On every day of the week except Sunday since the open house began on 6 May, two shifts of 300 volunteers each – men, women and teenagers serving seven to eight hours – begin at 6:00 a.m. to prepare for the 7,000 to 9,000 guests who visit the temple each day. They park cars, drive tractors pulling passenger shuttles, assist with plastic shoe coverings, lead tours, serve punch, push wheelchairs, and do whatever else it takes to welcome and accommodate the constant flow of visitors.
At 1:30 p.m. daily, the second group of 300 volunteers begins its orientation and training, and then at 3:00 p.m. begins its shift to fill the same assignments, until the last visitor leaves the temple, most nights after 11:00 p.m.
Many volunteers drive several hours through the night from their homes to be on time for the morning shift. They perform their assigned duties for the day, then drive back home to rest for a few hours before starting all over again the next day.
“The volunteers are totally dedicated.
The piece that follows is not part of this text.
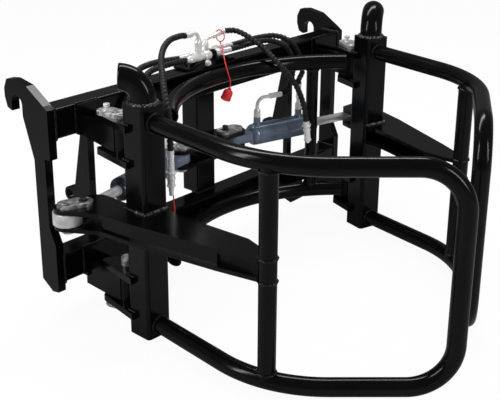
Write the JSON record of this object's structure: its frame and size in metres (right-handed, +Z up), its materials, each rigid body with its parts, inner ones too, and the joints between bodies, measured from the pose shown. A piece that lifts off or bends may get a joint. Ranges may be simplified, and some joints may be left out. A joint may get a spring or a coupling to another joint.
{
  "type": "round bale clamp",
  "caption": "Hydraulic bale clamp for a front loader: welded frame with hitch hooks and two tube-loop arms that swing on upright pins to grip a round bale.",
  "frame": {"origin": "floor level, at mid width, in the plane of the two cross beams' front faces", "axes": "+X to the right as the picture shows it, +Y to the rear (loader side), +Z up; the arms reach towards -Y"},
  "size_m": [1.2045, 1.074, 0.666],
  "materials": {
    "black_paint": "satin black powder coat over welded steel",
    "galvanised": "mottled galvanised steel",
    "cylinder_paint": "gloss blue-grey paint",
    "dark_steel": "dark blued steel",
    "chrome": "hard chrome plating, ground"
  },
  "bodies": {
    "root": {"upper_beam": "black_paint", "lower_beam": "black_paint", "left_hitch_plate": "black_paint", "right_hitch_plate": "black_paint", "left_inner_plate": "black_paint", "right_inner_plate": "black_paint", "centre_post": "black_paint", "clevis_plates": "black_paint", "upper_rest_tube": "black_paint", "lower_rest_tube": "black_paint", "rest_strut": "black_paint", "left_upper_bracket": "black_paint", "right_upper_bracket": "black_paint", "left_lower_bracket": "black_paint", "right_lower_bracket": "black_paint", "base_pins": "galvanised"},
    "left_arm": {"left_post": "black_paint", "left_horn": "black_paint", "left_loop_top": "black_paint", "left_loop_end": "black_paint", "left_loop_bottom": "black_paint", "left_brace": "black_paint", "left_lever_plates": "black_paint", "left_lever_web": "black_paint", "left_hinge_ears": "black_paint", "left_flag_pins": "galvanised"},
    "left_barrel": {"left_barrel": "cylinder_paint", "left_gland": "dark_steel"},
    "left_rod": {"left_rod": "chrome", "left_piston": "dark_steel"},
    "right_arm": {"right_post": "black_paint", "right_horn": "black_paint", "right_loop_top": "black_paint", "right_loop_end": "black_paint", "right_loop_bottom": "black_paint", "right_brace": "black_paint", "right_lever_plates": "black_paint", "right_lever_web": "black_paint", "right_hinge_ears": "black_paint", "right_flag_pins": "galvanised"},
    "right_barrel": {"right_barrel": "cylinder_paint", "right_gland": "dark_steel"},
    "right_rod": {"right_rod": "chrome", "right_piston": "dark_steel"}
  },
  "joints": [
    {"name": "left_arm_swing", "type": "hinge", "parent": "root", "child": "left_arm", "pos_m": [-0.441, -0.125, 0.295], "axis": [0, 0, 1], "range_deg": [-43.5, 12.5]},
    {"name": "right_arm_swing", "type": "hinge", "parent": "root", "child": "right_arm", "pos_m": [0.441, -0.125, 0.295], "axis": [0, 0, 1], "range_deg": [0, 59.5]},
    {"name": "left_barrel_swing", "type": "hinge", "parent": "root", "child": "left_barrel", "pos_m": [-0.105, 0.03, 0.295], "axis": [0, 0, 1], "range_deg": [-8.5, 2.5]},
    {"name": "right_barrel_swing", "type": "hinge", "parent": "root", "child": "right_barrel", "pos_m": [0.105, 0.03, 0.295], "axis": [0, 0, 1], "range_deg": [0, 12.5]},
    {"name": "left_rod_slide", "type": "slide", "parent": "left_barrel", "child": "left_rod", "axis": [-0.9804, -0.1973, 0], "range_m": [-0.082, 0.024]},
    {"name": "right_rod_slide", "type": "slide", "parent": "right_barrel", "child": "right_rod", "axis": [0.965, -0.2622, 0], "range_m": [-0.1, 0]}
  ],
  "couplings": [
    {"joint": "left_barrel_swing", "follows": "left_arm_swing", "ratio": 0.185},
    {"joint": "left_rod_slide", "follows": "left_arm_swing", "m_per_rad": 0.106},
    {"joint": "right_barrel_swing", "follows": "right_arm_swing", "ratio": 0.205},
    {"joint": "right_rod_slide", "follows": "right_arm_swing", "m_per_rad": -0.096}
  ]
}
And they’re the heart and soul of the wonderful experience our guests have when they visit Nauvoo and the temple,” explains Pauline Jarvis, a Church missionary and volunteer herself who, with her husband, serves as one of the volunteer coordinators for the open house.
“Standing in a parking lot directing traffic would not normally be my idea of fun, but I was able to spend a day … in the footsteps of prophets. It is such a blessing to serve,” says Kirk Babbitt, a volunteer from Peoria, Illinois.
At the temple entrance, 40 or more teenage volunteers help visitors don plastic shoe covers worn to protect hardwood floors and carpets. “Visitors are especially impressed with the young people,” says Jarvis. “They are always smiling, helpful, and neatly dressed.”
Ann Orton, a public affairs missionary on assignment in Nauvoo, explains that the volunteers make possible the frequent tours of the temple. “We are guiding groups of 35-40 people through the temple every four minutes,” Orton says.
One especially fulfilling volunteer assignment is assisting visitors who require wheelchairs. The open house has attracted a number of groups from senior living centers in the Nauvoo region, and many of these guests cannot negotiate the 126 stairs that access the six levels of the building. Melinda Fisher, a volunteer from Davenport, Iowa, says assisting wheelchair-bound visitors to and from the elevators is her favorite assignment.
The weather has been a continuing challenge for visitors and the volunteers. “I have been soaked by rain and sunburned in the heat,” notes Debbie Hartley, a volunteer from Iowa City. But she and her fellow volunteers smile through it all.
For members of The Church of Jesus Christ of Latter-day Saints, the Nauvoo Illinois Temple stands as a memorial to the early members of the Church whose faith sustained them through years of toil and sacrifice from 1839 to 1846, when Nauvoo served as headquarters of the fledgling faith.